Yeah, it would allow use of the secondary site devices and links, neither of which is likely inexpensive.

Drawback: if the cross-links fail between sites, you still have a problem. Put differently, adding cross-site failover to a routing scheme that uses both Internet exits statefully adds another increment of complexity. Do you really want to go there?

Late Note: Affinity seems to help address this!

Variations on This Theme

Static routes – just say no.

If you use public addressing internally and do NAT on the firewalls, to two different public blocks that are externally advertised (i.e. 2 x /24 at a minimum), then that potentially simplifies state preservation. Advertising a /23 and one of the /24s out of each site might be useful in that case.

I don’t have any other ideas at the moment. Especially ones that avoid complexity.

Need More Control?

It’s less elegant, and probably more configuration work, but IP Transit could be a serious consideration here. Especially if you don’t expect to have more than a couple of VNs (VRFs) in your SD-Access network. (Be sure, because later on changing from IP Transit to SDA Transit seems like it would be painful?)

What that buys you is a bigger set of routing tools for which traffic goes where.

Conclusion

I hope this gets you thinking about your Internet exits and redundancy, and what your failover strategy is.

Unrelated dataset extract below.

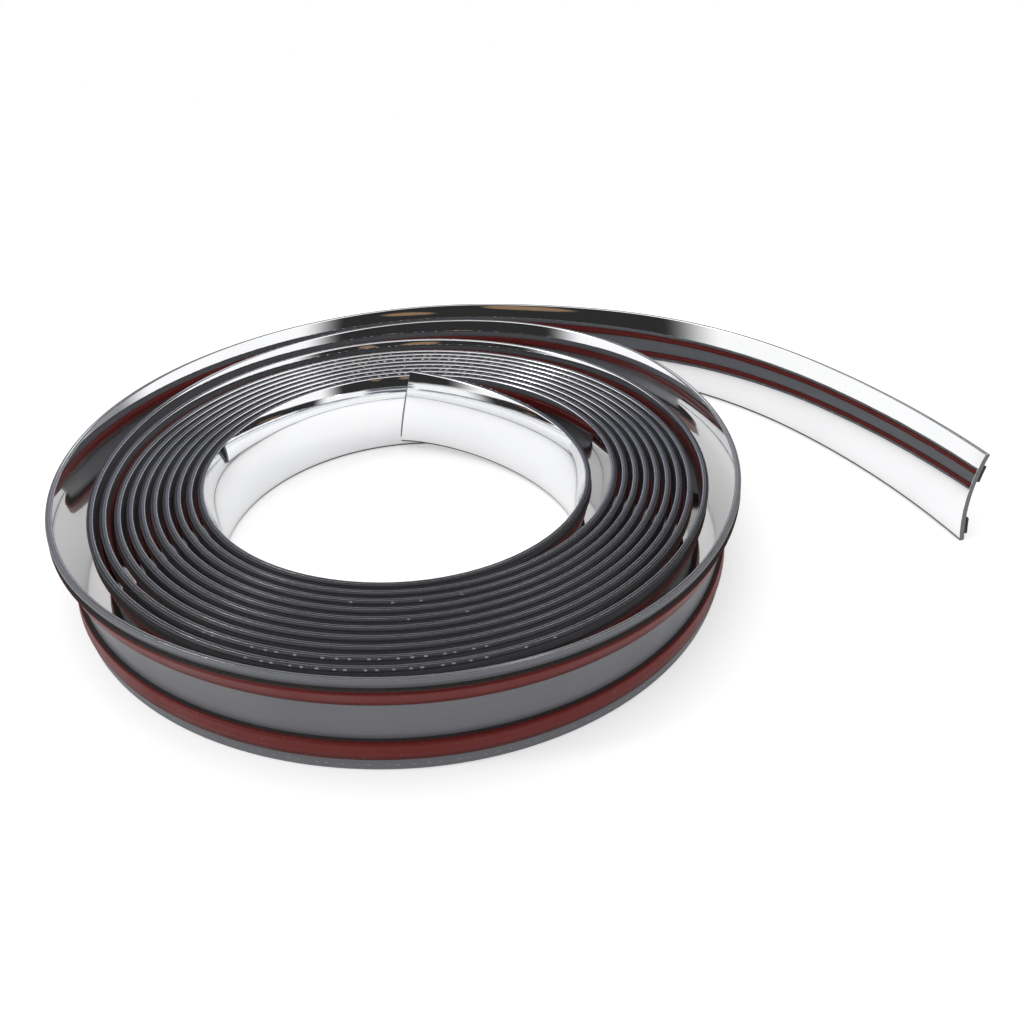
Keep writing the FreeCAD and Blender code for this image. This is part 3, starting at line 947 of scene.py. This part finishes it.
def light_room():
    """The studio: white to the camera, an even soft light on surfaces, and a room for mirrors.

    The room is white at the sides. Beyond the coil it is a grey wall with a white band across it,
    under a darker ceiling. Behind the camera it is near black, with lamp-lit patches, between
    the floor and a white ceiling.
    """
    world = bpy.data.worlds.new("studio")
    bpy.context.scene.world = world
    world.use_nodes = True
    world.cycles.sampling_method = "NONE"
    tree = world.node_tree
    direction = tree.nodes.new("ShaderNodeTexCoord").outputs["Generated"]
    parts = tree.nodes.new("ShaderNodeSeparateXYZ")
    tree.links.new(direction, parts.inputs[0])
    x, y, z = parts.outputs
    elevation = maths(tree, "DEGREES", maths(tree, "ARCSINE", z))
    azimuth_angle = maths(tree, "ARCTAN2", y, x)
    azimuth = maths(tree, "DEGREES", azimuth_angle)
    towards_back = maths(tree, "SINE", azimuth_angle)
    above_floor = rise_over(tree, elevation, *FLOOR_LINE)

    behind = rise_over(tree, towards_back, *BACK_FROM)
    band_top = rise_over(tree, elevation, *WHITE_BAND_TOP)
    band_foot = rise_over(tree, elevation, *WHITE_BAND_FOOT)
    off_band = maths(tree, "MAXIMUM", band_top, band_foot)
    grey = maths(tree, "MULTIPLY", maths(tree, "MULTIPLY", behind, off_band), above_floor)
    dark_back = maths(tree, "MULTIPLY", behind, rise_over(tree, elevation, *BACK_CEILING_LINE))
    wall = mixed(tree, rise_over(tree, x, *RIGHT_FROM), BACK_WALL, RIGHT_WALL)

    on_right = maths(tree, "GREATER_THAN", x, 0.0)
    moved = maths(tree, "MULTIPLY", on_right, FRONT_FROM_LEFT - FRONT_FROM_RIGHT)
    front_from = maths(tree, "SUBTRACT", FRONT_FROM_LEFT, moved)
    not_front = rise_over(tree, towards_back, FRONT_FULL, front_from)
    camera_side = maths(tree, "SUBTRACT", 1.0, not_front)
    below_ceiling = rise_over(tree, elevation, *CEILING_LINE)
    between = maths(tree, "MULTIPLY", above_floor, below_ceiling)
    dark_front = maths(tree, "MULTIPLY", camera_side, between)

    room = mixed(tree, grey, (1.0, 1.0, 1.0), wall)
    room = mixed(tree, dark_back, room, BACK_CEILING)
    patches = 0.0
    for lit_patch in LIT_PATCHES:
        patches = maths(tree, "MAXIMUM", patches, patch(tree, azimuth, elevation, *lit_patch))
    tan = mixed(tree, patches, CAMERA_WALL, TAN_PATCH)
    room = mixed(tree, dark_front, room, tan)

    def background(colour, strength):
        node = tree.nodes.new("ShaderNodeBackground")
        feed(tree, node.inputs["Color"], colour)
        node.inputs["Strength"].default_value = strength
        return node.outputs[0]

    def choose(share, first, second):
        node = tree.nodes.new("ShaderNodeMixShader")
        for socket, value in zip(node.inputs, (share, first, second)):
            feed(tree, socket, value)
        return node.outputs[0]

    path = tree.nodes.new("ShaderNodeLightPath").outputs
    even = background((1.0, 1.0, 1.0), ROOM_LIGHT)
    lit = choose(path["Is Glossy Ray"], even, background(room, 1.0))
    shown = choose(path["Is Camera Ray"], lit, background((1.0, 1.0, 1.0), 1.0))
    tree.links.new(shown, tree.nodes["World Output"].inputs["Surface"])


def hang_lamp(name, place, size, power):
    """A rectangular softbox at a place, in millimetres, that looks at the frame's origin."""
    lamp = bpy.data.lights.new(name, "AREA")
    lamp.shape = "RECTANGLE"
    lamp.size, lamp.size_y = size
    lamp.energy = power
    holder = bpy.data.objects.new(name, lamp)
    holder.location = [value * MM for value in place]
    holder.rotation_euler = (-holder.location).to_track_quat("-Z", "Y").to_euler()
    bpy.context.scene.collection.objects.link(holder)


def stand_camera():
    """The camera at the photograph's viewing angle, and the plain view transform."""
    camera_data = bpy.data.cameras.new("camera")
    camera_data.sensor_width = SENSOR
    camera_data.lens = FOCAL_PIXELS / FRAME_PIXELS * SENSOR
    camera_data.clip_start = 0.01
    camera = bpy.data.objects.new("camera", camera_data)
    bpy.context.scene.collection.objects.link(camera)
    tilt = Matrix.Rotation(math.radians(90 - CAMERA_PITCH), 4, "X")
    roll = Matrix.Rotation(math.radians(CAMERA_ROLL), 4, "Z")
    place = Matrix.Translation([value * MM for value in CAMERA_PLACE])
    camera.matrix_world = place @ tilt @ roll
    bpy.context.scene.camera = camera
    bpy.context.scene.view_settings.view_transform = "Standard"


dress_strip()
lay_floor()
light_room()
for lamp_name, lamp_place, lamp_size, lamp_power in LAMPS:
    hang_lamp(lamp_name, lamp_place, lamp_size, lamp_power)
stand_camera()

I’ve seen a lot of designs where Internet dual-site automated failover hasn’t been implemented, or only works for some failure modes. Also, I and others used to not trust dynamic routing on firewalls (or not trust the firewall admins), perhaps due to painful CheckPoint experiences. But all that may have changed without us noticing!

Thanks to Mike Kelsen (and J.T.) for discussions and insights around this topic.